Not only did he want to bask in the glory of the moment a few years ago at Trio, but Ruby also believes that anonymity is paramount in his profession – even in this age of online social networking. With all of his friends on Facebook, he created a fake profile, and furiously polices friends’ photo albums to make sure he remains untagged in pictures.

So far, it has paid off. There is only one meal during which he knew the restaurant knew who he was, and he cringes as he remembers how awkward the experience was. “They were so nervous… this guy poured salad dressing in my wine or something, and he looked like he was about to shoot himself.”

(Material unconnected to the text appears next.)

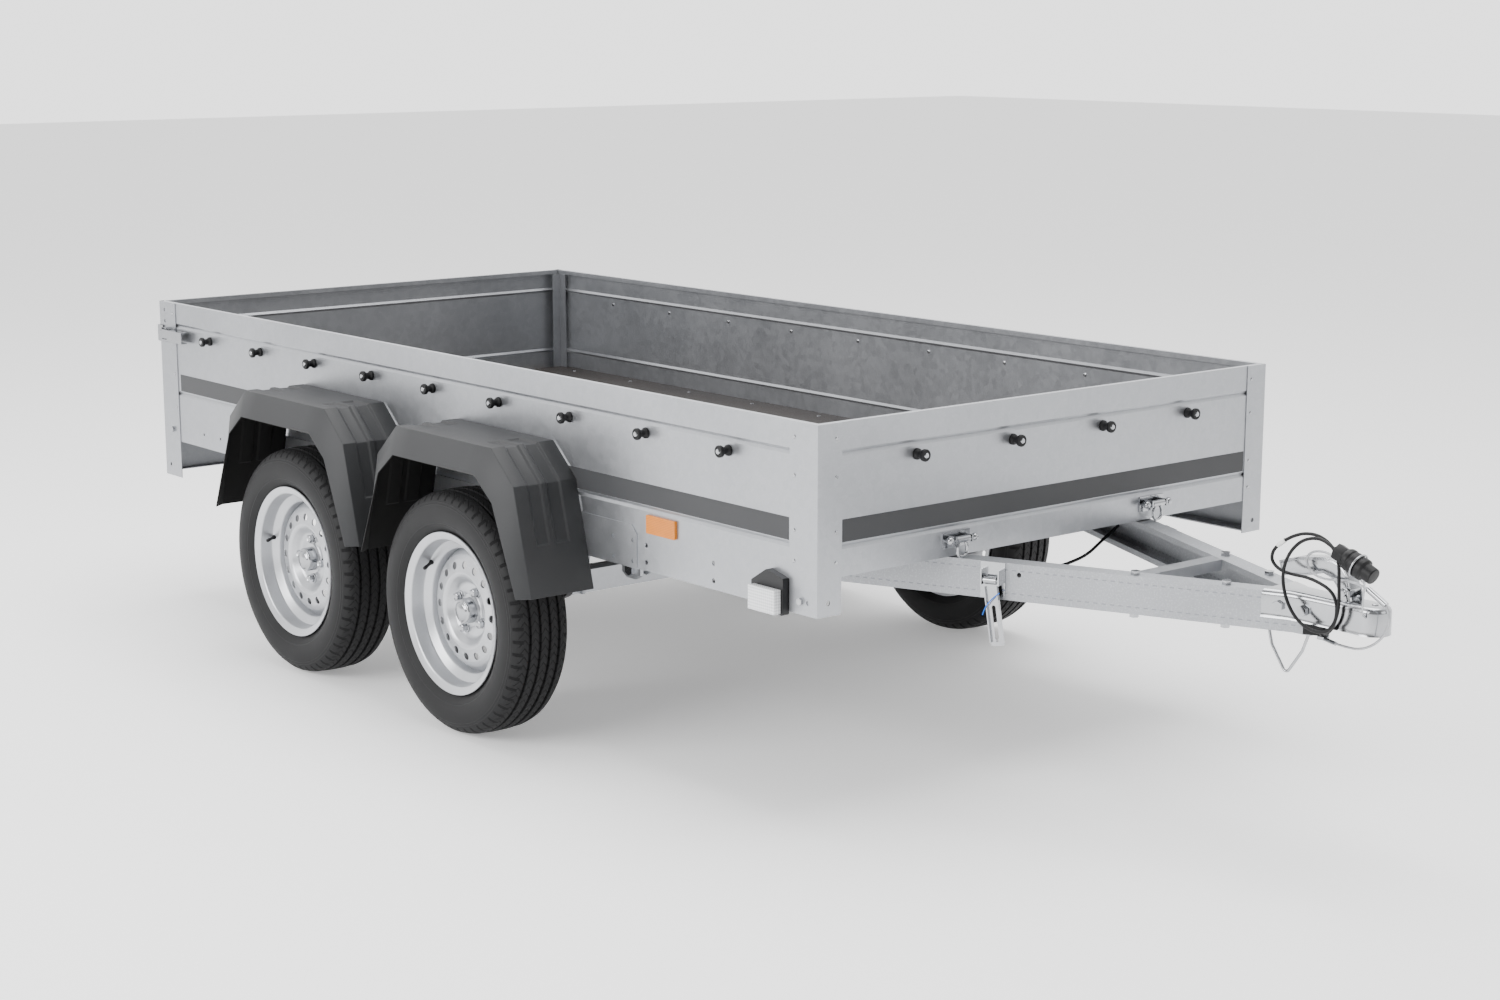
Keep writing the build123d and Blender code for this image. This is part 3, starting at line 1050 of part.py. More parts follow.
def lanyard_route():
    """Thin cord tied across the right-hand toggle lever, in a left bar's frame."""
    y = TOGGLE_STANDOFF + 9.5
    x = LOCK_AHEAD
    return [(x + 22, y - 1, TOGGLE_PIN_Z - 22), (x + 11, y + 1, TOGGLE_PIN_Z - 31),
            (x, y + 1.5, TOGGLE_PIN_Z - 44), (x - 8, y + 1, TOGGLE_PIN_Z - 56),
            (x - 13, y - 2, TOGGLE_PIN_Z - 70)]


# ---- build ----
print(f"overall {OVERALL:.0f} mm, rear edge x {REAR_X:.0f}, front panel x {FRONT_X:.0f}")
save_pair(side_panel(), "side_panel")
save(front_panel(), "front_panel")
save_pair(front_post(), "front_post")
save_pair(rear_post(), "rear_post")
save(floor_board(), "floor_board")
save_pair(side_rail(), "side_rail")
CROSS_START = REAR_X + CROSS_FIRST
CROSS_RUN = PIVOT_X - CROSS_LAST - CROSS_START
save([cross_member(CROSS_START + share * CROSS_RUN) for share in CROSS_SHARES], "cross_members")
save(light_board(), "light_board")
save_pair([mudguard(x) for x in AXLES.values()], "mudguards")
save(both(guard_plate()) + both(pivot_lug()), "guard_plates")
save([axle_tube(x) for x in AXLES.values()], "axle_tubes")
save([knob(place, direction) for place, direction in knob_places()], "tarp_knobs")
save(chassis_fasteners(), "chassis_fasteners")
save(reflectors(), "side_reflectors")
REAR_LAMP, REAR_LENS = rear_lamp()
save(both(front_lamp_housing()) + both(REAR_LAMP), "lamp_housings")
save(both(front_lens()), "front_lenses")
save(both(REAR_LENS), "rear_lenses")
save(both(ring_bracket()), "ring_brackets")
save(both(gate_hinge()) + both(latch_base()), "gate_fittings")
for axle, wheel_x in AXLES.items():
    save_pair(swing_arm(wheel_x), f"{axle}_swing_arm")
    save_pair(tyre(wheel_x), f"{axle}_tyre")
    save_pair(rim(wheel_x), f"{axle}_rim")
save(tailgate(), "tailgate")
save(both(gate_strap()), "gate_straps")
save_pair(latch_lever(), "latch_lever")
save_pair(latch_link(), "latch_link")
save_pair(bar(), "drawbar")
save(cross_tie(), "cross_tie")
save(drawbar_bolts() + both(on_bar(toggle_base())), "drawbar_fittings")
save_pair(on_bar(toggle_lever()), "toggle_lever")
save_pair(locking_ring(), "locking_ring")
save(coupling_head(), "coupling_head")
save(coupling_handle(), "coupling_handle")
save(support_strip(), "support_strip")
save(cord(CABLE_ROUTE, CABLE_DIAMETER, "electric cable"), "electric_cable")
save(plug(), "plug")
save([holder()] + rope_ferrules(), "cord_fittings")
save(grommet(), "cable_grommet")
save(cord(ROPE_ROUTE, ROPE_DIAMETER, "safety rope"), "safety_rope")
save(cord(wiring_route(), WIRING_DIAMETER, "wiring lead"), "wiring_lead")
save(right(on_bar(cord(lanyard_route(), LANYARD_DIAMETER, "lanyard"))), "lanyard")
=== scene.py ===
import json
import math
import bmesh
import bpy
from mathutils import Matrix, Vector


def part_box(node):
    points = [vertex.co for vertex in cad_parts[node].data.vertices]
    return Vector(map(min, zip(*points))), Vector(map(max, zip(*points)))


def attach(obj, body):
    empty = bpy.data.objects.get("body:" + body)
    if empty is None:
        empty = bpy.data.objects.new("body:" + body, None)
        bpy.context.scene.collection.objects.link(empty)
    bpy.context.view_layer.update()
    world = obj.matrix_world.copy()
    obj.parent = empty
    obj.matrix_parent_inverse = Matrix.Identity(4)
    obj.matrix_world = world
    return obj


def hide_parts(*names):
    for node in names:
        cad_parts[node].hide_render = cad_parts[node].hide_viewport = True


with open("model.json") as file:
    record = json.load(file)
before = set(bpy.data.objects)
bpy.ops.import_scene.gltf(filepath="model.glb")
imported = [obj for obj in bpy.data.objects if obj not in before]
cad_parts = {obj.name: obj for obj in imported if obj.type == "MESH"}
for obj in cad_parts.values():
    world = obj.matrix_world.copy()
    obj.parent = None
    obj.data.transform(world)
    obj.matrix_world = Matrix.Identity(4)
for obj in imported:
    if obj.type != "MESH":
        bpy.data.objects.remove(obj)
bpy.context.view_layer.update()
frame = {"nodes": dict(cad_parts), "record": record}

# %% [markdown]
# # A twin-axle box trailer
# The trailer's sheet metal and frame come from the CAD model, which sits in the scene already, in
# metres, with +X towards the coupling, +Y to the left and +Z up. This lesson adds the camera and
# the light, the cords, the turned, moulded and pressed pieces that need soft shapes, and a finish
# for every surface.

nodes = frame["nodes"]

# %% [markdown]
# ## Camera
# A long lens stands ahead of the right-hand front corner, a little above the box, and looks back
# and down. A long lens keeps the far wheel nearly as large as the near one, as in a catalogue
# picture.

# %% Camera
camera_data = bpy.data.cameras.new("camera")
camera_data.lens = 60.15
camera_data.sensor_width = 36.0
camera = bpy.data.objects.new("camera", camera_data)
camera.location = (4.441, -3.732, 1.576)
camera.rotation_euler = (math.pi / 2 - 0.1927, 0, 0.8783)
bpy.context.collection.objects.link(camera)
bpy.context.scene.camera = camera
print("camera", tuple(round(value, 3) for value in camera.location))

# %% [markdown]
# ## Floor and light
# Zinc sheet is half a mirror, so it shows the room more than its own colour. Large soft panels give
# it broad, quiet gradients, and a pale floor lifts the underside. One panel stands on the right,
# for the long side, a weaker one ahead, for the front, and one hangs above for the bright rims of
# the box.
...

Though he has learned a lot about food over the years – he has even written two books, about drinking and pizza – Ruby’s overall opinion of the topic hasn’t changed much. Sure, he has opinions about how his wife’s challah compares to his aunt’s (very favorably), and how one should eat a latke (neither applesauce nor sour cream; a latke is supposed to taste like a latke!), but in the end, it’s not his passion for the edible that inspires him in his daily work. It’s all about the writing.

While his own culinary background may be less than epicurean, Ruby is in good company among Jewish food writers – for example, Alan Richman from GQJeffrey Steingarten from VogueGael Greene, formerly of New York Magazine and Oy!’s own Stacey Ballis. With a nod to prevailing cultural stereotypes, Ruby jokes, “there’s that Jewish thing that we love to eat and argue,” and food writing is just that: eating and voicing an opinion about it.

It’s the arguing, or at least the chance to write an argument in his own voice, that Ruby really loves, even after all these years. “If I was writing about hockey, or anything else, I’d put the same oomph into it,” he says, “I almost feel guilty.”

Ah yes, the third essential trait of Judaism: guilt.